En días de luchas fratricidas por la identidad en estas tierras, recordemos que en el fondo, y más allá de nuestras diferencias, todos estamos conectados y todos somos Uno. Todos tenemos una madre y un padre, cuatro abuelos, ocho bisabuelos, dieciséis tatarabuelos, y 32, y 48 y 96, tatata… abuelos, y si seguimos para atrás nuestras memorias ancestrales se entrelazan hasta llegar a aquellos viejos tempos en África. Remontados a nuestros ancestros todos somos pues hermanos de sangre y compartimos linaje; la hermandad es, sencillamente, pertenecer a la condición humana. Un dato.
Pero sentirnos hermanos depende de la construcción de un vínculo. La fraternidad emerge entonces como conciencia de que soy vínculo, hijo de los encuentros y de los desencuentros. Lo voy a decir una vez más: Somos vínculos. Esa es nuestra identidad.
La hermandad es conciencia de que tú y yo, todos, somos hijos de la vida; de que no estamos solos. Conciencia de que, a un nivel, aquí abajo de la bóveda celeste, todas las relaciones son horizontales. De que (agárrense que vienen curvas) sí, “yo soy yo y tú eres tú”, pero solo para sostener mejor el “tú eres yo y yo soy tú”. Conciencia de congéneres, de consanguinidad espiritual.
Un grupo de crecimiento personal, como los que propiciamos en TCI, es un espacio que facilita esa conciencia, que es una vuelta a casa. A la casa común. La fuente. La luz de todos. Una autoescuela donde entrenar y practicar cinco mil veces la buena mirada que quedó atravesada, hasta que, más fluidos con el embrague, el freno y el acelerador, y ya con menos volantazos, se convierta en una acción automática, como el conducir.

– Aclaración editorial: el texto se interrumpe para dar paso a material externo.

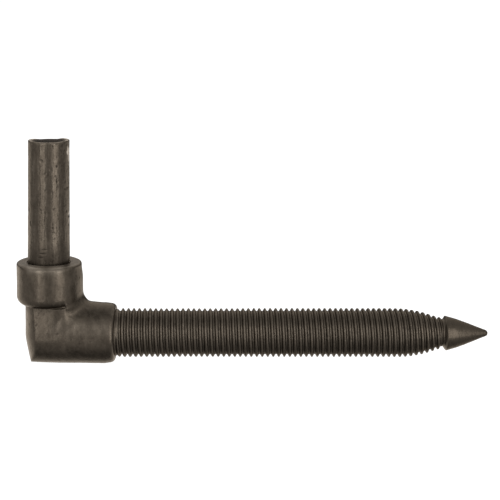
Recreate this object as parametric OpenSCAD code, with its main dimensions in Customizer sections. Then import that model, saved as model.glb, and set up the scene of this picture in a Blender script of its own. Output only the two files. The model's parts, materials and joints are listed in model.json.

Vamos hacia una sociedad de hijos únicos (y con partos gemelares), y España lidera esa tendencia. Miro en derredor y veo niños jugando solos con su pantalla amiga. Esta falta de experiencia fraterna de una generación con maquinitis acentuará aún más, a corto plazo, el individualismo. Estamos llegando al final de la Caída; vayan sacando los botes salvavidas.
Yo he tenido la fortuna de tener hermanos y aprender así en su entorno natural la cooperación y la rivalidad. Con mis hermanos jugué, intimé y nos explicamos, y hubo (hay) también dolor, no solo júbilo, apoyo y empatía. Las guerras más atroces, creo que ya lo he dicho, se libran en el interior de las familias. Primogénito pronto destronado, en las peleas con mi hermano aprendí, mal que bien, a marcar límites, a ocupar mi espacio. Y en la competición para conquistar a mamá o en el sortear los truenos de papá nos fuimos construyendo el uno frente al otro, en un entramado de rasgos polares y me pregunto qué dones míos se polarizaron en ti y quedaron en mí atrofiados; así que tú eres también, hermano, el espejo de lo que me falta. Ojalá nos encontremos pronto, para compartir esas y otras andanzas, expresarnos y escucharnos. Para mirarnos, si Dios quiere y como decía Stefan Zweig, con “los ojos del hermano eterno”.